In West Virginia, Moore is seeking a fourth term as he battles Morgantown millionaire John Raese in the Republican race for governor. On the Democratic side, seven candidates are vying for the nomination.

Moore, 65, trailed in early polls but has surged ahead, pushing the theme that his state is making an economic recovery. He takes credit for cutting taxes by $311 million in the past four years, although he fought most of the cuts when they were imposed by the Legislature.

He also cites his accomplishments at bringing news businesses and bringing 30,000 jobs to the state, although the total number of employed West Virginians has increased by just 5,700 since Moore took office in 1985.

Raese, 38, maintains the state is in perilous financial shape and said Moore made just 10 percent of $385 million in budget cuts recommended by the Governor’s Task Force on Waste Management.

Raese, who has a reputation as a ″rich kid″ who loves fast boats and hard living, lost to another millionaire, Jay Rockefeller, in his first try for office in the 1984 Senate race.

Moore was the subject of an NBC report Sunday in which former Mingo County political boss Johnie Owens said Moore offered him $12,000 to include his name on a list of recommended candidates when Moore was running for re-election in 1972. A Moore spokesman called the report ″a piece of garbage,″ and Raese said he was ″saddened by the whole event.″

The leading Democratic contenders for governor appear to be former House of Delegates Speaker Clyde See - the 1984 nominee - and Charleston insurance executive Gaston Caperton, who waged an increasingly bitter war of negative television commercials.
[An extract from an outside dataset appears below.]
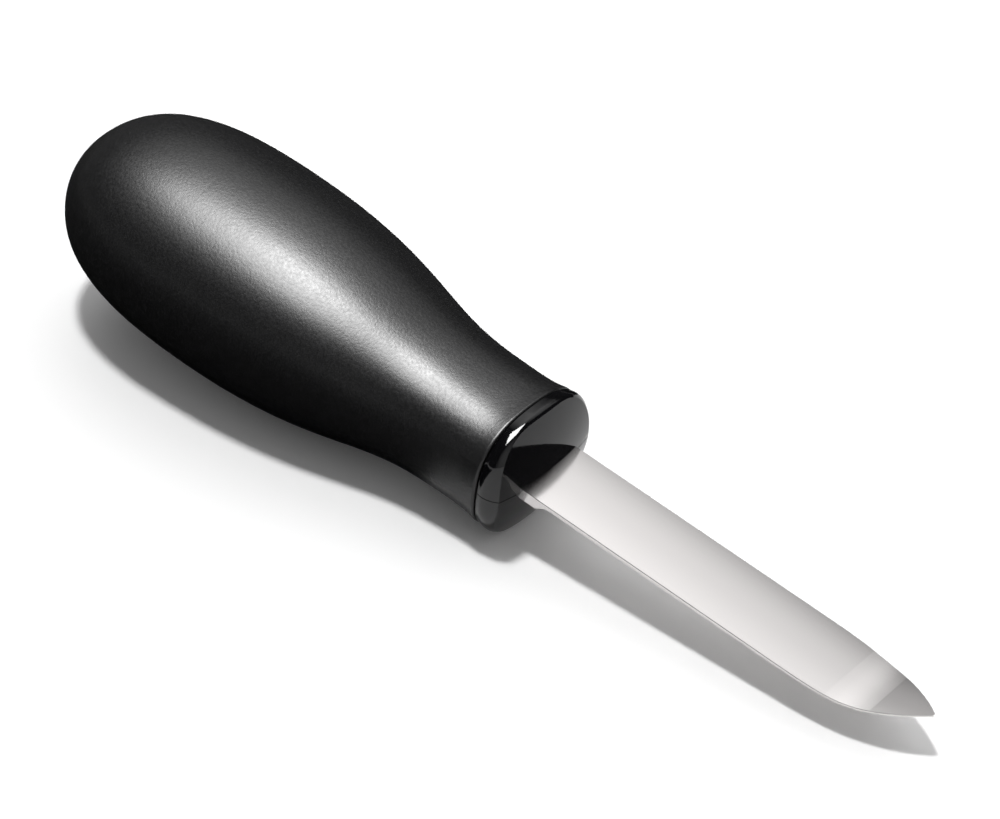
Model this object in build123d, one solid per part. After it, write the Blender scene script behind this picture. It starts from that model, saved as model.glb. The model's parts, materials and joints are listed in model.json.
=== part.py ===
from build123d import *
import math
import os

# An oyster knife, lying as it is put down on a table. A broad blunt blade with a point that turns
# up stands in a hard core of two halves, and a soft pear shaped grip is moulded over the core.
# Millimetres. The knife is drawn along +X with the middle plane of the blade at Z = 0 and the line
# where the blade leaves the core at X = 0. It is then tilted until it rests on its bulb and its
# collar, and moved so that the middle of the underside of its bounding box is the origin.

# Blade, from the line where it leaves the core
blade_length = 72.9
blade_width = 13.3
blade_thickness = 2.0
# what the grinding of the underside leaves: the blunt edges at the root and at the tip, and the tip
edge_thickness = 0.75
tip_edge_thickness = 0.3
tip_thickness = 0.6
tip_width = 0.6
# the flat left along the middle of the ground underside
spine_flat_width = 3.0
# the bevel that breaks the upper corners
corner_break = 0.06
# how far the blade is drawn above its upper face before that face is cut
spare_height = 0.3
# the unground block at the root, and the hollow run in which the grinding starts
root_block_length = 3.2
run_in_length = 2.6
# the spear shaped point, whose half width falls off with a power of the way along it
point_length = 23.9
point_power = 3
# the upward bend of the point, which starts this far from the tip
bend_reach = 14.9
bend_length = 7.0
bend_angle = 14.3
run_in_shares = [0, 0.25, 0.55, 1]
stretch_stations = 6

# Tang, inside the handle
shoulder_depth = 7.0
tang_width = 9.6
tang_length = 62.0
tang_end_radius = 3.0
tang_hole_diameter = 5.0
tang_hole_spacing = 26.0
tang_first_hole = 19.0

# Grip
grip_length = 92.1
bulb_width = 37.0
bulb_height = 33.9
grip_thickness = 3.0
grip_edge_round = 0.4
# how square the cross section is: 2 is an oval, and more is boxier
bulb_power = 2.1
front_power = 2.6
# share of the length from the butt, and share of the bulb's width there
outline_shares = [
    (0.003, 0.164), (0.012, 0.322), (0.04, 0.558), (0.09, 0.767), (0.15, 0.893), (0.22, 0.967),
    (0.30, 0.998), (0.38, 1.0), (0.46, 0.984), (0.54, 0.944), (0.62, 0.876), (0.70, 0.780),
    (0.77, 0.694), (0.84, 0.641), (0.92, 0.623), (1.0, 0.648),
]
section_points = 24

# Core: the collar and the domed face round the blade
collar_width = 23.4
collar_height = 22.9
collar_depth = 5.25
collar_gap = 0.3
collar_stations = 12
face_reach = 0.56
face_radius_across = 46.0
face_radius_upright = 29.0
# the straight land behind the rounding of the rim, and the rounding's radius, across and upright;
# the land widens forwards with this slope, and the rounding meets the face in a crease
land_slope = 0.18
land_across = 0.9
land_upright = 1.55
round_across = 3.6
round_upright = 0.85
# how far each half's dome is centred from the parting plane, which leaves a faint ridge there
ridge_offset = 0.9
# the fine groove along the parting plane, half of it in each half
groove_depth = 0.12
groove_half = 0.08
# inside the core
core_wall = 2.4
hollow_front = 34.0
spine_width = 13.6
spine_height = 13.0
rib_thickness = 1.8
rib_shares = [0.3, 0.62]
peg_diameter = 4.6
peg_clearance = 0.1
peg_reach = 4.0
socket_clearance = 0.4
# overrun of the cutting solids
overrun = 5.0

bend_start = blade_length - bend_reach
grip_front = face_reach - collar_depth


def section(x, width, height, power):
    """A squared oval across the knife at x."""
    points = []
    for i in range(section_points):
        angle = math.tau * i / section_points
        along, up = math.cos(angle), math.sin(angle)
        y = width / 2 * math.copysign(abs(along) ** (2 / power), along)
        z = height / 2 * math.copysign(abs(up) ** (2 / power), up)
        points.append((x, y, z))
    steps = [i / section_points for i in range(section_points + 1)]
    return Face(Wire([Edge.make_spline(points, periodic=True, parameters=steps)]))


def pear(inset):
    """The grip's outer form, or the same form drawn in by inset at the bulb and the butt."""
    butt = grip_front - grip_length + inset
    length = grip_length - inset
    sections = [Vertex(butt, 0, 0)]
    for along, wide in outline_shares:
        power = bulb_power + (front_power - bulb_power) * along ** 2
        width = (bulb_width - 2 * inset) * wide
        height = (bulb_height - 2 * inset) * wide
        sections.append(section(butt + length * along, width, height, power))
    return loft(sections)


def slab(x_low, x_high, width, z_low, z_high):
    """A box across the knife, centred in Y."""
    block = Box(x_high - x_low, width, z_high - z_low)
    return Pos((x_low + x_high) / 2, 0, (z_low + z_high) / 2) * block


def blade_rise(x):
    """How far the bend lifts the blade's upper face at x: an arc, then a straight stretch."""
    angle = math.radians(bend_angle)
    radius = bend_length / math.sin(angle)
    past = x - bend_start
    if past <= 0:
        return 0
    if past < bend_length:
        return radius - math.sqrt(radius ** 2 - past ** 2)
    return radius * (1 - math.cos(angle)) + (past - bend_length) * math.tan(angle)


def blade_section(x, width, edge, middle):
    """Across the blade: broken upper corners, blunt edges and a ground underside."""
    top = blade_thickness / 2 + blade_rise(x)
    half = width / 2
    share = width / blade_width
    broken = corner_break * share
    spare = spare_height * share
    flat = spine_flat_width / 2 * share
    corner = [(half - broken - spare, top + spare), (half, top - broken)]
    right = corner + [(half, top - edge), (flat, top - middle)]
    left = [(-y, z) for y, z in reversed(right)]
    return Face(Wire.make_polygon([(x, y, z) for y, z in right + left]))


def ground_section(x):
    """Across the fully ground blade at x."""
    ground_start = root_block_length + run_in_length
    worn = (x - ground_start) / (blade_length - ground_start)
    edge = edge_thickness + (tip_edge_thickness - edge_thickness) * worn
    share = max(x - blade_length + point_length, 0) / point_length
    left = 1 - share ** point_power
    width = tip_width + (blade_width - tip_width) * left
    middle = tip_thickness + (blade_thickness - tip_thickness) * left
    return blade_section(x, width, edge, middle)


def under_blade_top():
    """The room under the blade's upper face."""
    base = blade_thickness / 2
    y = -blade_width
    far = blade_length + overrun
    places = [-tang_length, bend_start, bend_start + bend_length / 2, bend_start + bend_length, far]
    start, bend, middle, straight, end = [(x, y, base + blade_rise(x)) for x in places]
    arc = ThreePointArc(bend, middle, straight)
    rest = Polyline(straight, end, (far, y, -overrun), (-tang_length, y, -overrun), start, bend)
    return extrude(Face(Wire([*arc.edges(), *rest.edges()])), 2 * blade_width, dir=(0, 1, 0))


def blade_solid():
    """The strip with its tang, ground underside and bent point."""
    ground_start = root_block_length + run_in_length
    root = blade_section(0, blade_width, blade_thickness, blade_thickness)
    strip = extrude(Pos(-shoulder_depth, 0, 0) * root, shoulder_depth + root_block_length, dir=(1, 0, 0))
    run_in = []
    for share in run_in_shares:
        # the wheel leaves an arc, steep at first and level where the grinding is full
        edge = edge_thickness + (blade_thickness - edge_thickness) * (1 - math.sin(math.pi / 2 * share))
        x = root_block_length + run_in_length * share
        run_in.append(blade_section(x, blade_width, edge, blade_thickness))
    strip += loft(run_in)
    strip += loft([ground_section(ground_start), ground_section(blade_length - point_length)])
    # the point in three stretches: before the bend, along it and after it
    ends = [blade_length - point_length, bend_start, bend_start + bend_length, blade_length]
    for low, high in zip(ends[:-1], ends[1:]):
        steps = [low + (high - low) * i / (stretch_stations - 1) for i in range(stretch_stations)]
        strip += loft([ground_section(x) for x in steps])
    strip &= under_blade_top()
    tang = slab(-tang_length, -shoulder_depth, tang_width, -blade_thickness / 2, blade_thickness / 2)
    corners = tang.edges().filter_by(Axis.Z).group_by(Axis.X)[0]
    strip += fillet(corners, tang_end_radius)
    hole = Cylinder(tang_hole_diameter / 2, blade_thickness + 2 * overrun)
    for x in peg_places():
        strip -= Pos(x, 0, 0) * hole
    return strip


def peg_places():
    """Where the core's pegs pass through the tang."""
    return [-tang_first_hole, -tang_first_hole - tang_hole_spacing]


def dome(reach, radius_upright):
    """A barrel that lies across the knife and bulges forward to reach."""
    axis_x = reach - radius_upright
    wide = collar_width
    edge_x = reach - face_radius_across + math.sqrt(face_radius_across ** 2 - wide ** 2)
    arc = ThreePointArc((edge_x, -wide, 0), (reach, 0, 0), (edge_x, wide, 0))
    sides = Polyline((edge_x, wide, 0), (axis_x, wide, 0), (axis_x, -wide, 0), (edge_x, -wide, 0))
    return revolve(Face(Wire([*arc.edges(), *sides.edges()])), Axis((axis_x, 0, 0), (0, 1, 0)))


def fall(way, radius):
    """How far a rounding has fallen away, way along it."""
    return max(way, 0) ** 2 / (2 * radius)


def land_drop(way, land):
    """How far the land stays under its own front end, way along it."""
    return land_slope * max(land - way, 0)


def collar(side, inset):
    """The collar and its domed face, drawn in by inset, for the upper half with side 1."""
    back = grip_front + collar_gap
    reach = face_reach + collar_gap
    sections = []
    for i in range(collar_stations):
        way = (reach - back) * i / (collar_stations - 1)
        drop_across = inset + land_drop(way, land_across) + fall(way - land_across, round_across)
        drop_upright = inset + land_drop(way, land_upright) + fall(way - land_upright, round_upright)
        width = collar_width - 2 * drop_across
        height = collar_height - 2 * drop_upright
        sections.append(section(back + way, width, height, front_power))
    return loft(sections) & (Pos(-inset, 0, -side * ridge_offset) * dome(face_reach, face_radius_upright))


def half_block(side, start):
    """All the room above the parting plane with side 1 or below it with -1, from start outward."""
    length = grip_length + collar_depth + overrun
    block = slab(-length, length, 2 * bulb_width, start, bulb_height)
    return block if side > 0 else Rotation(180, 0, 0) * block


def core_half(side):
    """One half of the core, hollow in the bulb, with a ribbed spine that holds the tang."""
    neck_width = (bulb_width - 2 * grip_thickness) * outline_shares[-1][1]
    neck_height = (bulb_height - 2 * grip_thickness) * outline_shares[-1][1]
    neck = extrude(section(grip_front, neck_width, neck_height, front_power), 2 * collar_gap, dir=(1, 0, 0))
    solid = (pear(grip_thickness) + neck + collar(side, groove_depth)) & half_block(side, 0)
    solid += collar(side, 0) & half_block(side, groove_half)
    hollow_back = grip_front - grip_length
    room = slab(hollow_back, -hollow_front, bulb_width, -bulb_height, bulb_height)
    bays = pear(grip_thickness + core_wall) & room
    bays -= slab(-tang_length - core_wall, 0, spine_width, -spine_height / 2, spine_height / 2)
    for share in rib_shares:
        x = -hollow_front + (hollow_back + hollow_front) * share
        bays -= slab(x - rib_thickness / 2, x + rib_thickness / 2, bulb_width, -bulb_height, bulb_height)
    solid -= bays
    half_thick = blade_thickness / 2
    solid -= slab(-shoulder_depth, collar_depth, blade_width, -half_thick, half_thick)
    tang = slab(-tang_length, -shoulder_depth, tang_width, -half_thick, half_thick)
    solid -= fillet(tang.edges().filter_by(Axis.Z).group_by(Axis.X)[0], tang_end_radius)
    for x in peg_places():
        if side > 0:
            peg = Cylinder(peg_diameter / 2, 2 * (half_thick + peg_reach))
            room = slab(-peg_diameter, peg_diameter, bulb_width, -bulb_height, peg_reach)
            solid += Pos(x, 0, 0) * (peg & room)
        else:
            depth = half_thick + peg_reach + socket_clearance
            solid -= Pos(x, 0, 0) * Cylinder(peg_diameter / 2 + peg_clearance, 2 * depth)
    return solid


def grip_solid():
    """The soft cover, whose inside is the core's outside."""
    cover = pear(0)
    front = cover.faces().sort_by(Axis.X)[-1]
    cover = fillet(front.edges(), grip_edge_round)
    return cover - pear(grip_thickness)


def laid_down(pieces):
    """The pieces tilted onto the bulb and the collar, over the middle of their bounding box."""
    # the collar touches where its rounding starts
    ring_x = grip_front + collar_gap + land_upright
    tilts = []
    for along, wide in outline_shares:
        x = grip_front - grip_length * (1 - along)
        if along < outline_shares[-2][0]:
            tilts.append(math.atan2((bulb_height * wide - collar_height) / 2, ring_x - x))
    turn = Rotation(0, math.degrees(max(tilts)), 0)
    turned = {name: turn * piece for name, piece in pieces.items()}
    box = Compound(children=[Compound(piece.solids()) for piece in turned.values()]).bounding_box()
    shift = Pos(-(box.min.X + box.max.X) / 2, 0, -box.min.Z)
    print("tilt", math.degrees(max(tilts)), "shift", shift.position)
    return {name: shift * piece for name, piece in turned.items()}


pieces = {
    "blade": blade_solid(),
    "core_upper": core_half(1),
    "core_lower": core_half(-1),
    "grip": grip_solid(),
}
os.makedirs("parts", exist_ok=True)
for name, piece in laid_down(pieces).items():
    export_step(piece, f"parts/{name}.step")
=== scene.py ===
"""An oyster knife on a pale studio floor: blade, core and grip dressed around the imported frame."""

import json
import logging
import math
from dataclasses import dataclass
from enum import Enum

import bpy
from mathutils import Matrix, Vector

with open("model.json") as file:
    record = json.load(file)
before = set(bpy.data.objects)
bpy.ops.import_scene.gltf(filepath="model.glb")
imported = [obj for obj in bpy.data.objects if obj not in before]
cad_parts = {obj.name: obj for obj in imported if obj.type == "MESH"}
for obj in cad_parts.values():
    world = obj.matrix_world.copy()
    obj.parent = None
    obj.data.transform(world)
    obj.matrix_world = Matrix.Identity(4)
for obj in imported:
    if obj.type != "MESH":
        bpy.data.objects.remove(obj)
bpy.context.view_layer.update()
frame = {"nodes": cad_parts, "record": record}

MM = 0.001
PHOTO_WIDTH, PHOTO_HEIGHT = 1000, 819

# a Mix node's sockets, by number because their names repeat
FACTOR, NUMBER_A, NUMBER_B, COLOUR_A, COLOUR_B = 0, 2, 3, 6, 7
COLOUR_RESULT = 2

# a noise pattern seldom leaves this span
NOISE_LOW, NOISE_HIGH = 0.3, 0.7

log = logging.getLogger("oyster_knife")


class Piece(Enum):
    """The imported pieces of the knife, by their nodes' names."""

    BLADE = "blade"
    CORE_UPPER = "core_upper"
    CORE_LOWER = "core_lower"
    GRIP = "grip"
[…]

Byrd, 71, is opposed in the Democratic primary by Huntington moving company owner Bob Myers. Byrd says he will give up the majority leader’s job to become Senate Appropriations Committee chairman if he is re-elected and Democrats retain control of the Senate.

In the GOP Senate primary, state Sen. Jay Wolfe is expected to defeat Bernie Lumbert of Buckhannon, an unemployed welfare recipient.

Of West Virginia’s four U.S. representatives, all Democrats, only Nick Joe Rahall of the 4th District is opposed. He faces former state legislator Ted Stacy and lawyer William Sanders.